The Prime Grill is the premier kosher restaurant in New York. In 2000, Joey Allaham, a Syrian Jewish immigrant born to a family of butchers, saw a gap in the marketplace for a kosher steakhouse that could rival the best steakhouses in New York City. Opening in midtown Manhattan, Joey took a gamble that really paid off. Hiring Chef David Kolotkin early, the two pioneers of upscale kosher cuisine brought kosher dining to a higher level. With the publication of their first cookbook, we can now try to recreate some of their most popular recipes at home. I probably need to get started on my dry-aging room…
The cookbook shares the personal stories of Joey and Chef David and what motivated them to create The Prime Grill. There are pictures of the staff, kitchen and dining areas of the original Prime Grill restaurant space. The Prime Grill moved to a new location just this year and I love the way this book pays homage to its recent past even as the restaurant team looks to its future.

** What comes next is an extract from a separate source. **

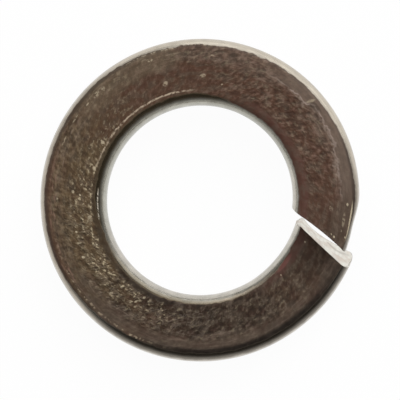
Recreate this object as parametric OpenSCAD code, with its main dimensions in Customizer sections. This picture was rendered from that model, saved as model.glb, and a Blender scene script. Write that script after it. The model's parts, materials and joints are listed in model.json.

Everyone at Joy of Kosher are big fans of Chef David Kolotkin and loved watching him compete with Chef Kami from Prime KO at our Holiday Chef Wars a few years ago. We were lucky to be able to grab a few minutes with Chef David musing about the new cookbook and his experience at The Prime Grill.
How would you describe your cooking philosophy?
To make kosher food taste non kosher. :)
How has your culinary style changed from working at a kosher restaurant?
I like to cook American food with local seasonal ingredients. I believe in using simple, high quality ingredients and making them taste great, the only thing that changed when I moved to a kosher restaurant was the mindset. I still had a goal to make the best steak, not the best kosher steak.
What do you find to be the greatest challenge?
I have been doing this so long I am numb to the challenges of kosher. The hardest part of my job is juggling the multiple location. It is also challenging when we have events on Shabbat where everything has to be prepared ahead of time and don't get me started on opening up after Shabbat. We have to choose dishes that will sit well or can be prepared and cooked quickly.
Are all the recipes in the book available at the restaurant?
We opened the new location with most of the recipes from the book. Some of them were on the menu before, but many are new or altered. I have a smoked salmon fritter recipe in the book that I made at the old location, now I have a meat fryer so I have changed it to a beef bacon fritter.
When you are not behind the stove, what do you like to eat?
I love junk. I love pizza and Chinese food. I don't like fancy stuff, I think all this fusion food has just led to confusion. I like to know what I am eating.
What is your earliest memory of cooking?
In the book I talked about how I was churning my own ice cream in the garage when I was 12, but even before that I used to go to my friends house to bake cookies. My mom was a health nut and she never bought us things like that, so we would just make them.
When I was in 7th grade I switched schools and was able to choose classes, so I picked Home Ec, figured I would meet some nice girls and get to cook. I ended up getting sick for a couple of weeks and when I returned they were sewing, switched to word working after that. However, I did get to make one Chinese chicken dish that taught me about marinading. Like so many great finds in cooking it happened by accident. I prepared the dish with all the sauce and just before I was going to cook it, the bell rang, so I put it in the fridge and came back to cook it the next day. It was so good that I went home and tried making it for my Father, but it wasn't quite the same. Only then did I realize that letting it sit overnight made all the difference.